## Collected material
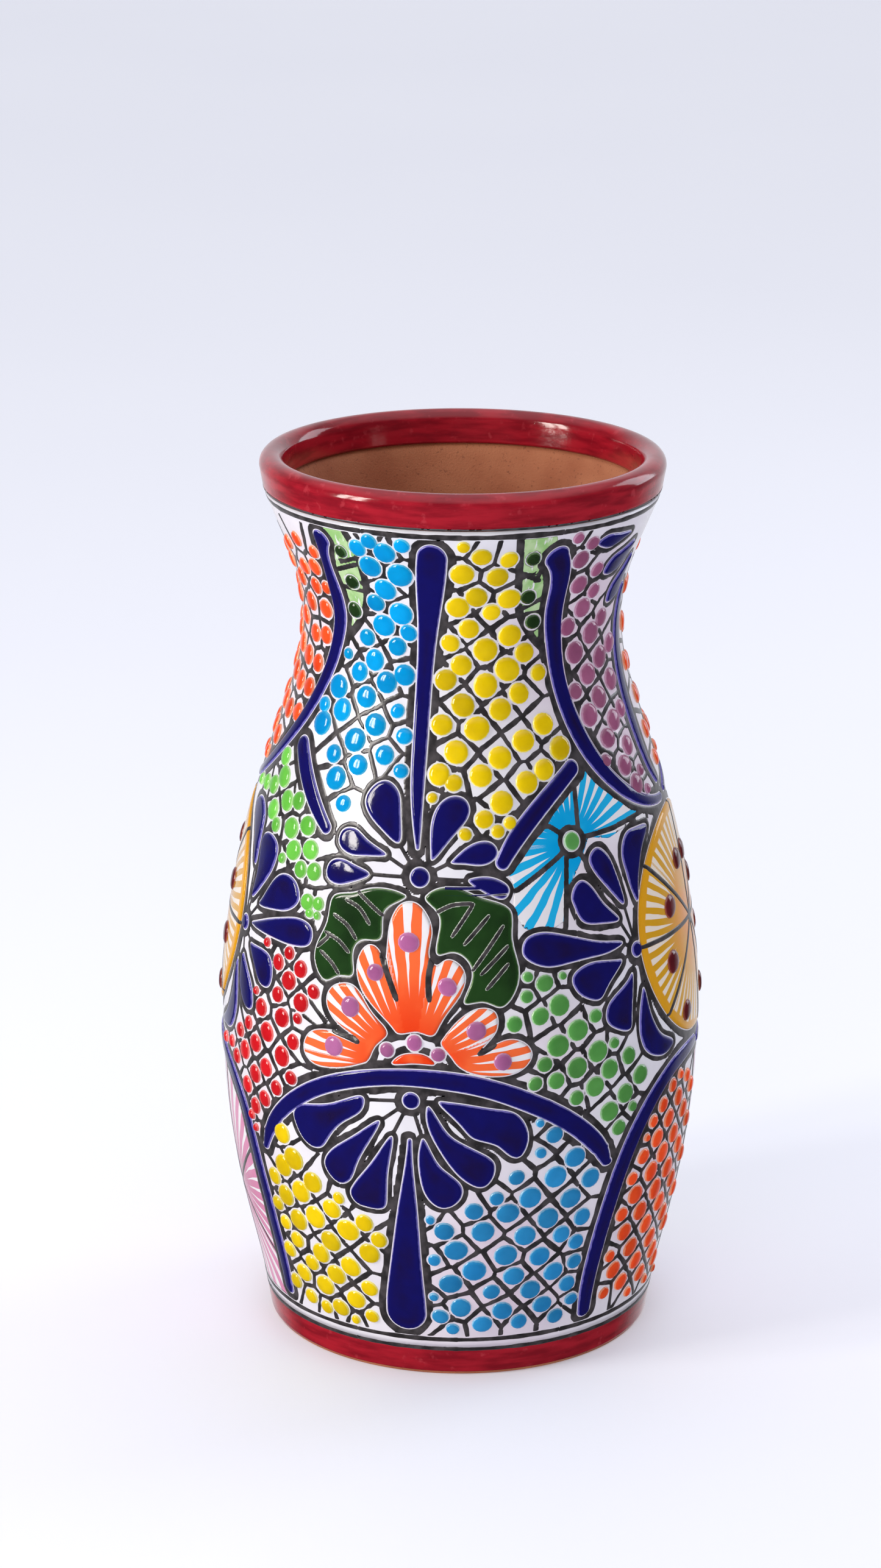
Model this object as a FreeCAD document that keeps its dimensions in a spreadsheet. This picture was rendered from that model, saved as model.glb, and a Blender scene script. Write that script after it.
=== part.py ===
import FreeCAD, Part
import math
import os

import Sketcher
from FreeCAD import Vector

# A hand-painted pottery vase: a thrown clay body, a thin coat of white glaze, and thick
# coloured glaze that stands proud of it as pads and beads.  Millimetres, +Z up, origin at
# the centre of the foot, front towards -Y.  Places on the wall are (angle, level): degrees
# round the axis from the front, rising towards +X, and height above the table.

doc = FreeCAD.newDocument("TalaveraVase")

# ---------------------------------------------------------------- driving dimensions

WALL_RADII = [66.7, 68.1, 73.3, 78.8, 81.2, 80.9, 77.2, 71.1, 62.6, 51.8, 52.5, 62.6, 65.8]

DIMENSIONS = [
    ("wall_thickness", 7.0, "thrown clay wall, measured level"),
    ("wall_foot_level", 10.0, "where the wall stands on the foot ring"),
    ("wall_mouth_level", 294.0, "where the wall meets the rolled rim"),
    ("wall_joint_level", 246.0, "where the neck section is luted to the belly section"),
    ("coat_thickness", 0.6, "white glaze, and the red glaze of rim and foot"),
    ("pad_thickness", 0.8, "raised glaze pads above the white glaze"),
    ("bead_height", 1.6, "crown of a full glaze bead above the white glaze"),
    ("full_bead_radius", 2.8, "beads smaller than this are lower in proportion"),
    ("lip_outer_radius", 67.0, "widest clay radius of the rim"),
    ("lip_inner_radius", 59.8, "narrowest clay radius of the rim"),
    ("lip_centre_level", 300.8, "centre of the round that crowns the rim"),
    ("foot_outer_radius", 65.3, "clay radius at the table"),
    ("foot_inner_radius", 50.0, "recess under the foot"),
    ("foot_ledge_radius", 57.0, "ledge that the floor disc sits on"),
    ("foot_recess_height", 4.0, "depth of the recess under the floor"),
    ("foot_edge_round", 0.8, "wear on the bottom edges of the foot"),
    ("foot_bare_height", 1.2, "unglazed clay left above the table"),
]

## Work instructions
Repeat, exactly and only, the lines from the beginning of the material through the line that contains "52.5, 62.6, 65.8]".

## Result of the exercise
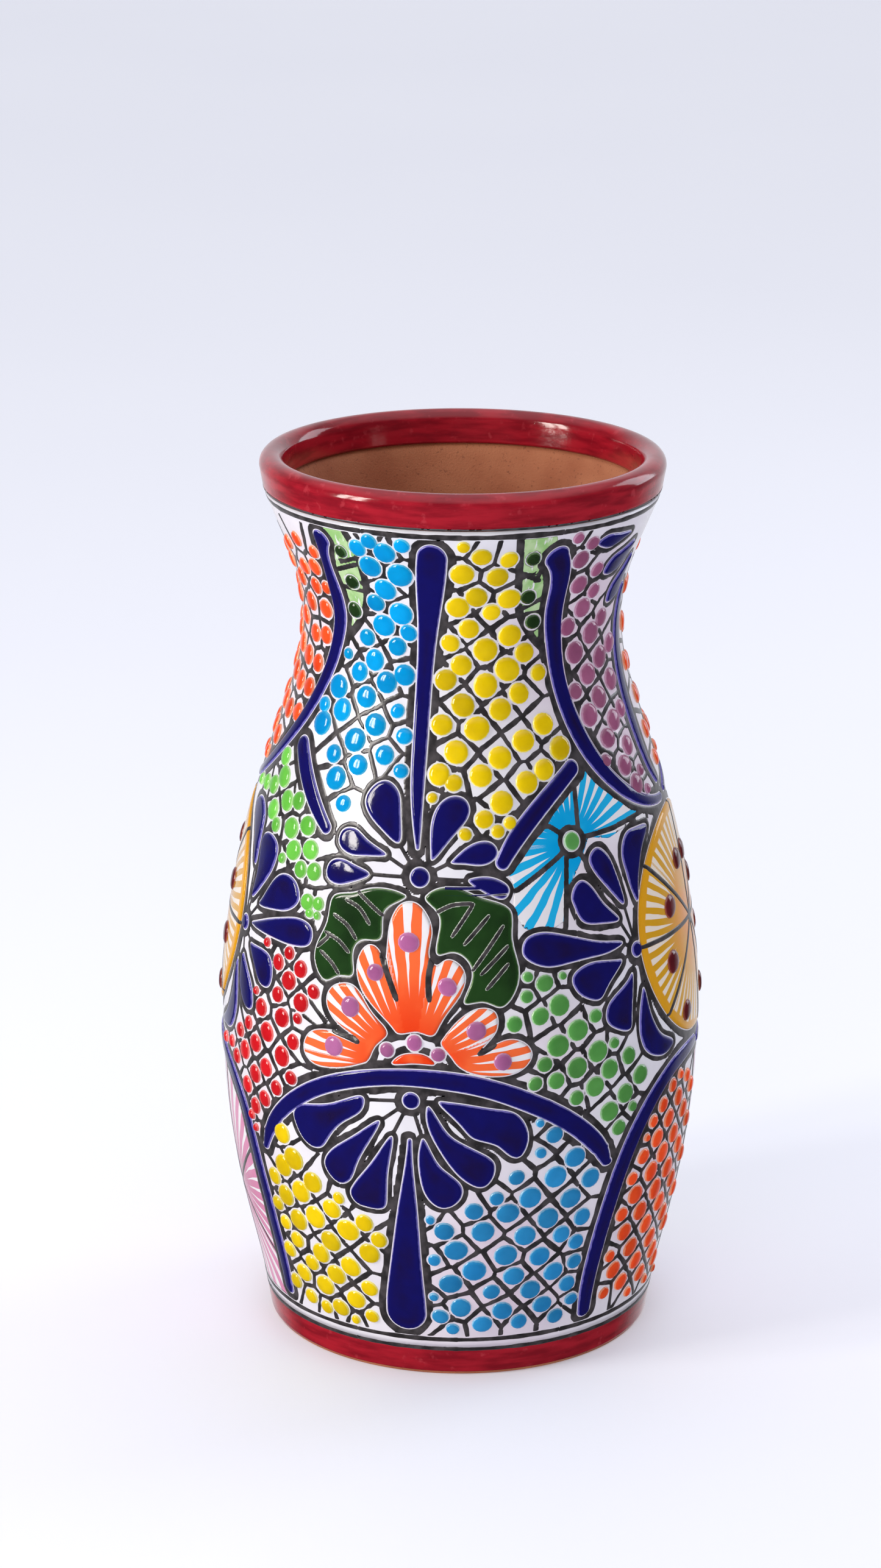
Model this object as a FreeCAD document that keeps its dimensions in a spreadsheet. This picture was rendered from that model, saved as model.glb, and a Blender scene script. Write that script after it.
=== part.py ===
import FreeCAD, Part
import math
import os

import Sketcher
from FreeCAD import Vector

# A hand-painted pottery vase: a thrown clay body, a thin coat of white glaze, and thick
# coloured glaze that stands proud of it as pads and beads.  Millimetres, +Z up, origin at
# the centre of the foot, front towards -Y.  Places on the wall are (angle, level): degrees
# round the axis from the front, rising towards +X, and height above the table.

doc = FreeCAD.newDocument("TalaveraVase")

# ---------------------------------------------------------------- driving dimensions

WALL_RADII = [66.7, 68.1, 73.3, 78.8, 81.2, 80.9, 77.2, 71.1, 62.6, 51.8, 52.5, 62.6, 65.8]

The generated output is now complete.